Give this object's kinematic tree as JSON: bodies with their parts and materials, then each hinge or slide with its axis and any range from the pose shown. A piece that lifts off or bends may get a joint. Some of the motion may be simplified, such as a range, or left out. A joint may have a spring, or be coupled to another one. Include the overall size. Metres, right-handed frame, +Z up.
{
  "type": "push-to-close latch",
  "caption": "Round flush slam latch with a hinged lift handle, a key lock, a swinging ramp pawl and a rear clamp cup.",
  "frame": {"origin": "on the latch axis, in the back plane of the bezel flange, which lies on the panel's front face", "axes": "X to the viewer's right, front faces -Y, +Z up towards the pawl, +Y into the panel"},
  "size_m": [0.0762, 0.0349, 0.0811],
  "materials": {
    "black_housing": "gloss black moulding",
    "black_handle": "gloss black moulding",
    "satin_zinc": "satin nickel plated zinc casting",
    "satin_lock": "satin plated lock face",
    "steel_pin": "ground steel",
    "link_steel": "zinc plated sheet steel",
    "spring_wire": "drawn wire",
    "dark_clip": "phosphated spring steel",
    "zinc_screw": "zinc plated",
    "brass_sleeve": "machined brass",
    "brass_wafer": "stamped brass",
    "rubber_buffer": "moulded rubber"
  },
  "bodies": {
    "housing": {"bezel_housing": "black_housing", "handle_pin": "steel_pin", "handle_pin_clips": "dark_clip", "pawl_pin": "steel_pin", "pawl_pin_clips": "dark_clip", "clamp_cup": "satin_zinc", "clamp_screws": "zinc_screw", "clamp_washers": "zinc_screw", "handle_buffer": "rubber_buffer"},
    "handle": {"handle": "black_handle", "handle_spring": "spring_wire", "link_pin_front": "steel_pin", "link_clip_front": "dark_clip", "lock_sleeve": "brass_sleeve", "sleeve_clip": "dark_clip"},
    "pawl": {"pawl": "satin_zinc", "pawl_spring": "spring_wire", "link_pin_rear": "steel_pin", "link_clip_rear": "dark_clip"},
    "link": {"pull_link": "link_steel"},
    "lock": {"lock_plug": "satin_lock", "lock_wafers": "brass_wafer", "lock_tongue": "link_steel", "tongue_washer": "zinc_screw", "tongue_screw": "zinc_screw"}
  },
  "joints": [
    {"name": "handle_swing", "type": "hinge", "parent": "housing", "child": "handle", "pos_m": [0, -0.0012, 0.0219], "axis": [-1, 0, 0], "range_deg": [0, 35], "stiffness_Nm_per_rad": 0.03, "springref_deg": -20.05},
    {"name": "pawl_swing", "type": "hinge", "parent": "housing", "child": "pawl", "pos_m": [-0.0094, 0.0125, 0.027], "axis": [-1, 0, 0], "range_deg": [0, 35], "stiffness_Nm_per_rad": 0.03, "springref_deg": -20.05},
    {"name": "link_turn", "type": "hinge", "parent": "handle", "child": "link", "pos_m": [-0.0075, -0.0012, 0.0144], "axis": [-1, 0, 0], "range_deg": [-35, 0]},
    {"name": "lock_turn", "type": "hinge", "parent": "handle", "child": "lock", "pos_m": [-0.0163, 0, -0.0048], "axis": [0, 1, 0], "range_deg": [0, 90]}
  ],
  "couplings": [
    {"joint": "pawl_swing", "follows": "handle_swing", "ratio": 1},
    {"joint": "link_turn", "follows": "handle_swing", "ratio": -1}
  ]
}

*Stated goal*
Copy the material above, line for line.

*Task response*
Give this object's kinematic tree as JSON: bodies with their parts and materials, then each hinge or slide with its axis and any range from the pose shown. A piece that lifts off or bends may get a joint. Some of the motion may be simplified, such as a range, or left out. A joint may have a spring, or be coupled to another one. Include the overall size. Metres, right-handed frame, +Z up.
{
  "type": "push-to-close latch",
  "caption": "Round flush slam latch with a hinged lift handle, a key lock, a swinging ramp pawl and a rear clamp cup.",
  "frame": {"origin": "on the latch axis, in the back plane of the bezel flange, which lies on the panel's front face", "axes": "X to the viewer's right, front faces -Y, +Z up towards the pawl, +Y into the panel"},
  "size_m": [0.0762, 0.0349, 0.0811],
  "materials": {
    "black_housing": "gloss black moulding",
    "black_handle": "gloss black moulding",
    "satin_zinc": "satin nickel plated zinc casting",
    "satin_lock": "satin plated lock face",
    "steel_pin": "ground steel",
    "link_steel": "zinc plated sheet steel",
    "spring_wire": "drawn wire",
    "dark_clip": "phosphated spring steel",
    "zinc_screw": "zinc plated",
    "brass_sleeve": "machined brass",
    "brass_wafer": "stamped brass",
    "rubber_buffer": "moulded rubber"
  },
  "bodies": {
    "housing": {"bezel_housing": "black_housing", "handle_pin": "steel_pin", "handle_pin_clips": "dark_clip", "pawl_pin": "steel_pin", "pawl_pin_clips": "dark_clip", "clamp_cup": "satin_zinc", "clamp_screws": "zinc_screw", "clamp_washers": "zinc_screw", "handle_buffer": "rubber_buffer"},
    "handle": {"handle": "black_handle", "handle_spring": "spring_wire", "link_pin_front": "steel_pin", "link_clip_front": "dark_clip", "lock_sleeve": "brass_sleeve", "sleeve_clip": "dark_clip"},
    "pawl": {"pawl": "satin_zinc", "pawl_spring": "spring_wire", "link_pin_rear": "steel_pin", "link_clip_rear": "dark_clip"},
    "link": {"pull_link": "link_steel"},
    "lock": {"lock_plug": "satin_lock", "lock_wafers": "brass_wafer", "lock_tongue": "link_steel", "tongue_washer": "zinc_screw", "tongue_screw": "zinc_screw"}
  },
  "joints": [
    {"name": "handle_swing", "type": "hinge", "parent": "housing", "child": "handle", "pos_m": [0, -0.0012, 0.0219], "axis": [-1, 0, 0], "range_deg": [0, 35], "stiffness_Nm_per_rad": 0.03, "springref_deg": -20.05},
    {"name": "pawl_swing", "type": "hinge", "parent": "housing", "child": "pawl", "pos_m": [-0.0094, 0.0125, 0.027], "axis": [-1, 0, 0], "range_deg": [0, 35], "stiffness_Nm_per_rad": 0.03, "springref_deg": -20.05},
    {"name": "link_turn", "type": "hinge", "parent": "handle", "child": "link", "pos_m": [-0.0075, -0.0012, 0.0144], "axis": [-1, 0, 0], "range_deg": [-35, 0]},
    {"name": "lock_turn", "type": "hinge", "parent": "handle", "child": "lock", "pos_m": [-0.0163, 0, -0.0048], "axis": [0, 1, 0], "range_deg": [0, 90]}
  ],
  "couplings": [
    {"joint": "pawl_swing", "follows": "handle_swing", "ratio": 1},
    {"joint": "link_turn", "follows": "handle_swing", "ratio": -1}
  ]
}